STATED PROBLEM:
Please write out the material below exactly as given.

↓↓↓

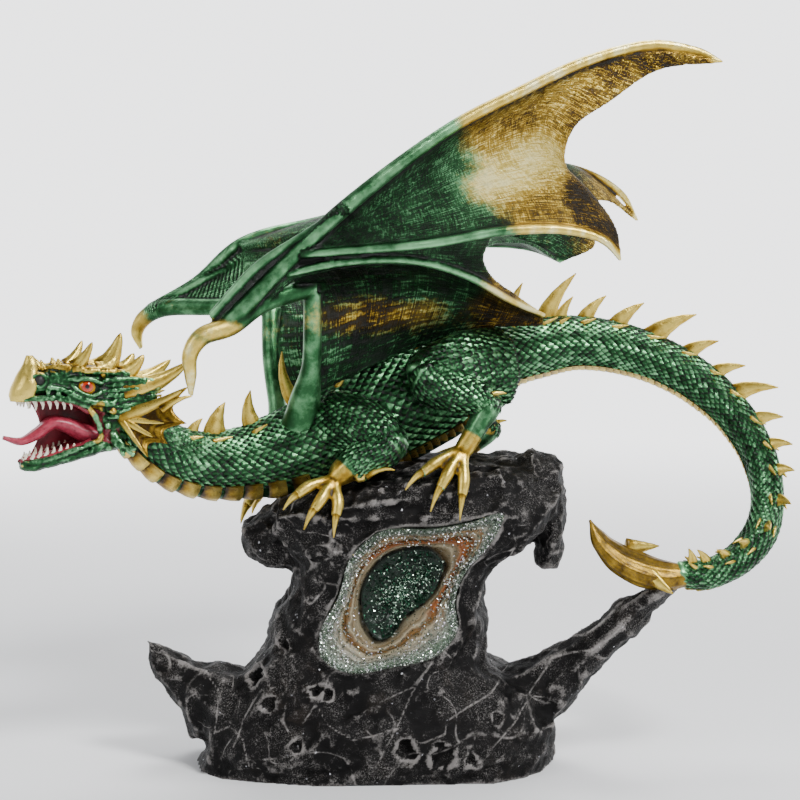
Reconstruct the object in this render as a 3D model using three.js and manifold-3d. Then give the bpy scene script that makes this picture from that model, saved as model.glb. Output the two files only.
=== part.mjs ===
// A winged dragon standing on a rock that holds a glitter geode. Cast resin, millimetres, +Z up.
// +X runs from the head towards the tail loop, -Y is the side that shows the geode.

import * as THREE from 'three';
import { mergeVertices } from 'three/addons/utils/BufferGeometryUtils.js';
import Module from 'manifold-3d';

const wasm = await Module();
wasm.setup();

// ---- driving dimensions -------------------------------------------------------------------------

const SEAT = 0.45;            // how far a seat is cut clear of the piece that sits in it
const FINEST = 0.12;          // slivers that a join leaves below this size are merged away
const SHEET = 2.2;            // thickness of a wing membrane
const ROCK_BOXINESS = 3.0;    // 2 is an ellipse, larger is squarer
const ROCK_ROUGHNESS = 1.6;   // depth of the hewn facets
const HEAD_YAW = 25;          // degrees that the head turns to the front
const BODY_SIDES = 14;
const LIMB_SIDES = 8;
const TOE_SIDES = 6;

// ---- small vector helpers -----------------------------------------------------------------------

const vec = (p) => new THREE.Vector3(p[0], p[1], p[2]);
const clamp01 = (x) => Math.min(1, Math.max(0, x));
const mix = (a, b, t) => a + (b - a) * t;

// A repeatable pseudo-random number from 0 to 1 for a whole-number key.
function hash(key) {
  const s = Math.sin(key * 127.1 + 311.7) * 43758.5453;
  return s - Math.floor(s);
}

function curveOf(points) {
  return new THREE.CatmullRomCurve3(points.map(vec), false, 'centripetal');
}

// Reads a list of values at a place between its entries, t from 0 to 1 along the list.
function along(values, t) {
  const x = clamp01(t) * (values.length - 1);
  const i = Math.min(values.length - 2, Math.floor(x));
  return mix(values[i], values[i + 1], x - i);
}

// ---- closed solids ------------------------------------------------------------------------------

function solidFrom(positions, indices) {
  const geometry = new THREE.BufferGeometry();
  geometry.setAttribute('position', new THREE.Float32BufferAttribute(positions, 3));
  geometry.setIndex(indices);
  const merged = mergeVertices(geometry, 1e-4);
  const points = merged.attributes.position.array;
  const triangles = [];
  for (let i = 0; i < merged.index.count; i += 3) {
    const [a, b, c] = [merged.index.getX(i), merged.index.getX(i + 1), merged.index.getX(i + 2)];
    if (a !== b && b !== c && c !== a) triangles.push(a, b, c);
  }
  let volume = 0;
  const corner = (i) => new THREE.Vector3(points[3 * i], points[3 * i + 1], points[3 * i + 2]);
  for (let i = 0; i < triangles.length; i += 3) {
    volume += corner(triangles[i]).dot(corner(triangles[i + 1]).cross(corner(triangles[i + 2])));
  }
  if (volume < 0) triangles.reverse();
  return new wasm.Manifold(new wasm.Mesh({
    numProp: 3,
    vertProperties: new Float32Array(points),
    triVerts: new Uint32Array(triangles),
  }));
}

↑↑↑

RESULT BELOW:
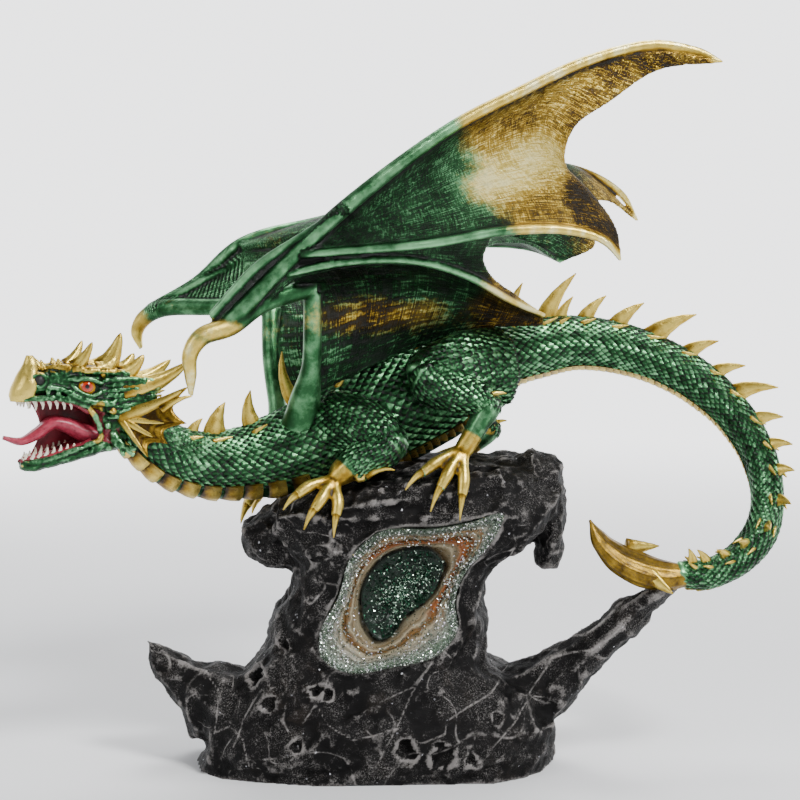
Reconstruct the object in this render as a 3D model using three.js and manifold-3d. Then give the bpy scene script that makes this picture from that model, saved as model.glb. Output the two files only.
=== part.mjs ===
// A winged dragon standing on a rock that holds a glitter geode. Cast resin, millimetres, +Z up.
// +X runs from the head towards the tail loop, -Y is the side that shows the geode.

import * as THREE from 'three';
import { mergeVertices } from 'three/addons/utils/BufferGeometryUtils.js';
import Module from 'manifold-3d';

const wasm = await Module();
wasm.setup();

// ---- driving dimensions -------------------------------------------------------------------------

const SEAT = 0.45;            // how far a seat is cut clear of the piece that sits in it
const FINEST = 0.12;          // slivers that a join leaves below this size are merged away
const SHEET = 2.2;            // thickness of a wing membrane
const ROCK_BOXINESS = 3.0;    // 2 is an ellipse, larger is squarer
const ROCK_ROUGHNESS = 1.6;   // depth of the hewn facets
const HEAD_YAW = 25;          // degrees that the head turns to the front
const BODY_SIDES = 14;
const LIMB_SIDES = 8;
const TOE_SIDES = 6;

// ---- small vector helpers -----------------------------------------------------------------------

const vec = (p) => new THREE.Vector3(p[0], p[1], p[2]);
const clamp01 = (x) => Math.min(1, Math.max(0, x));
const mix = (a, b, t) => a + (b - a) * t;

// A repeatable pseudo-random number from 0 to 1 for a whole-number key.
function hash(key) {
  const s = Math.sin(key * 127.1 + 311.7) * 43758.5453;
  return s - Math.floor(s);
}

function curveOf(points) {
  return new THREE.CatmullRomCurve3(points.map(vec), false, 'centripetal');
}

// Reads a list of values at a place between its entries, t from 0 to 1 along the list.
function along(values, t) {
  const x = clamp01(t) * (values.length - 1);
  const i = Math.min(values.length - 2, Math.floor(x));
  return mix(values[i], values[i + 1], x - i);
}

// ---- closed solids ------------------------------------------------------------------------------

function solidFrom(positions, indices) {
  const geometry = new THREE.BufferGeometry();
  geometry.setAttribute('position', new THREE.Float32BufferAttribute(positions, 3));
  geometry.setIndex(indices);
  const merged = mergeVertices(geometry, 1e-4);
  const points = merged.attributes.position.array;
  const triangles = [];
  for (let i = 0; i < merged.index.count; i += 3) {
    const [a, b, c] = [merged.index.getX(i), merged.index.getX(i + 1), merged.index.getX(i + 2)];
    if (a !== b && b !== c && c !== a) triangles.push(a, b, c);
  }
  let volume = 0;
  const corner = (i) => new THREE.Vector3(points[3 * i], points[3 * i + 1], points[3 * i + 2]);
  for (let i = 0; i < triangles.length; i += 3) {
    volume += corner(triangles[i]).dot(corner(triangles[i + 1]).cross(corner(triangles[i + 2])));
  }
  if (volume < 0) triangles.reverse();
  return new wasm.Manifold(new wasm.Mesh({
    numProp: 3,
    vertProperties: new Float32Array(points),
    triVerts: new Uint32Array(triangles),
  }));
}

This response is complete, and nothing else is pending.